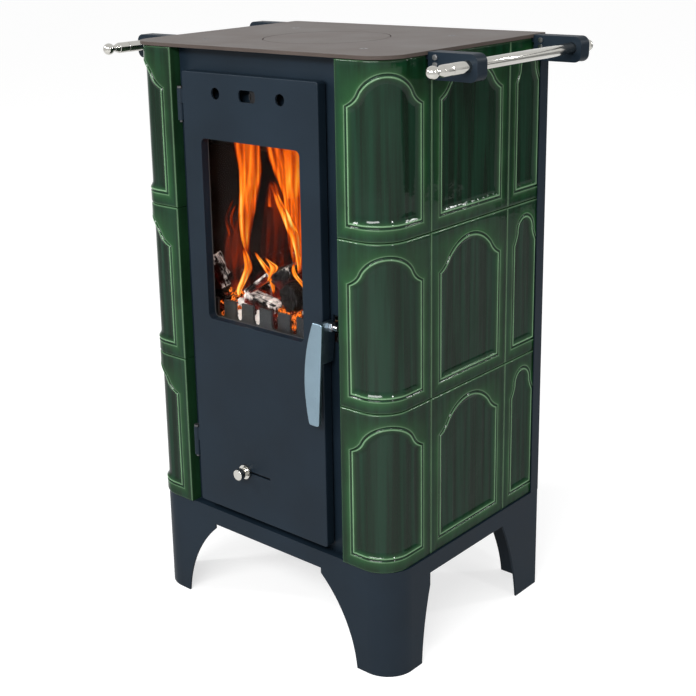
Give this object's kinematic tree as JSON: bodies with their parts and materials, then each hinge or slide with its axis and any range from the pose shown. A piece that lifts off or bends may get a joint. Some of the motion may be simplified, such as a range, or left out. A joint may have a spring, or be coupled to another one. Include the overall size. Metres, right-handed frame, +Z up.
{
  "type": "tiled wood stove",
  "caption": "Free-standing wood stove with arched glazed tiles, a glazed fire door, side rails and a cooking plate.",
  "frame": {"origin": "on the floor, under the middle of the whole stove's bounding box", "axes": "+X to the right of a person facing the door, -Y out of the front, +Z up"},
  "size_m": [0.642, 0.44, 0.889],
  "materials": {
    "green_glaze": "bottle-green glazed ceramic",
    "dark_steel": "satin heat-resistant dark grey paint",
    "plain_steel": "matt black heat-resistant paint",
    "zinc_fastener": "zinc-plated",
    "polished_steel": "polished",
    "brushed_steel": "brushed",
    "fire_glass": "clear glass ceramic",
    "glass_rope": "woven glass-fibre rope and tape",
    "firebrick": "rough fired clay, smoked",
    "cast_iron": "rough casting"
  },
  "bodies": {
    "stove_body": {"ash_pan": "plain_steel", "baffle": "firebrick", "base_frame": "dark_steel", "bracket_screws": "zinc_fastener", "casing_floors": "plain_steel", "casing_front": "plain_steel", "casing_shell": "plain_steel", "flue_collar": "plain_steel", "front_panel": "dark_steel", "grate": "cast_iron", "hearth_plate": "cast_iron", "hinge_frame_halves": "dark_steel", "hinge_pins": "zinc_fastener", "latch_catch": "plain_steel", "left_corner_tile_bottom": "green_glaze", "left_corner_tile_middle": "green_glaze", "left_corner_tile_top": "green_glaze", "left_half_tile_bottom": "green_glaze", "left_half_tile_middle": "green_glaze", "left_half_tile_top": "green_glaze", "left_side_tile_bottom": "green_glaze", "left_side_tile_middle": "green_glaze", "left_side_tile_top": "green_glaze", "left_upright": "dark_steel", "log_fender": "cast_iron", "rail_brackets": "dark_steel", "rail_finials": "polished_steel", "rail_tongues": "dark_steel", "rails": "polished_steel", "rear_firebricks": "firebrick", "rear_panel": "dark_steel", "rear_panel_screws": "zinc_fastener", "right_corner_tile_bottom": "green_glaze", "right_corner_tile_middle": "green_glaze", "right_corner_tile_top": "green_glaze", "right_half_tile_bottom": "green_glaze", "right_half_tile_middle": "green_glaze", "right_half_tile_top": "green_glaze", "right_side_tile_bottom": "green_glaze", "right_side_tile_middle": "green_glaze", "right_side_tile_top": "green_glaze", "right_upright": "dark_steel", "side_firebricks": "firebrick", "tile_clips": "plain_steel", "top_plate": "dark_steel", "top_plate_screws": "zinc_fastener"},
    "door": {"door_panel": "dark_steel", "door_liner": "dark_steel", "door_glass": "fire_glass", "glass_gasket": "glass_rope", "glass_clips": "zinc_fastener", "glass_clip_nuts": "zinc_fastener", "door_seal": "glass_rope", "hinge_door_halves": "dark_steel", "latch_pin": "zinc_fastener"},
    "latch": {"latch_handle": "brushed_steel"},
    "air_control": {"air_knob": "polished_steel", "air_slide": "plain_steel"},
    "air_wash": {"air_wash_slide": "plain_steel"},
    "lid": {"top_lid": "dark_steel"}
  },
  "joints": [
    {"name": "door_hinge", "type": "hinge", "parent": "stove_body", "child": "door", "pos_m": [-0.141, -0.195, 0.276], "axis": [0, 0, -1], "range_deg": [0, 110]},
    {"name": "latch_lift", "type": "hinge", "parent": "door", "child": "latch", "pos_m": [0.1335, -0.192, 0.514], "axis": [-1, 0, 0], "range_deg": [0, 35]},
    {"name": "air_control_slide", "type": "slide", "parent": "door", "child": "air_control", "axis": [1, 0, 0], "range_m": [0, 0.045]},
    {"name": "air_wash_slide_joint", "type": "slide", "parent": "door", "child": "air_wash", "axis": [-1, 0, 0], "range_m": [0, 0.018]},
    {"name": "lid_lift", "type": "slide", "parent": "stove_body", "child": "lid", "axis": [0, 0, 1], "range_m": [0, 0.06]}
  ]
}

· · · · ·

### PROMPT
Copy out every line of the listing that contains the string "materials".

### WORKED ANSWER
Give this object's kinematic tree as JSON: bodies with their parts and materials, then each hinge or slide with its axis and any range from the pose shown. A piece that lifts off or bends may get a joint. Some of the motion may be simplified, such as a range, or left out. A joint may have a spring, or be coupled to another one. Include the overall size. Metres, right-handed frame, +Z up.
  "materials": {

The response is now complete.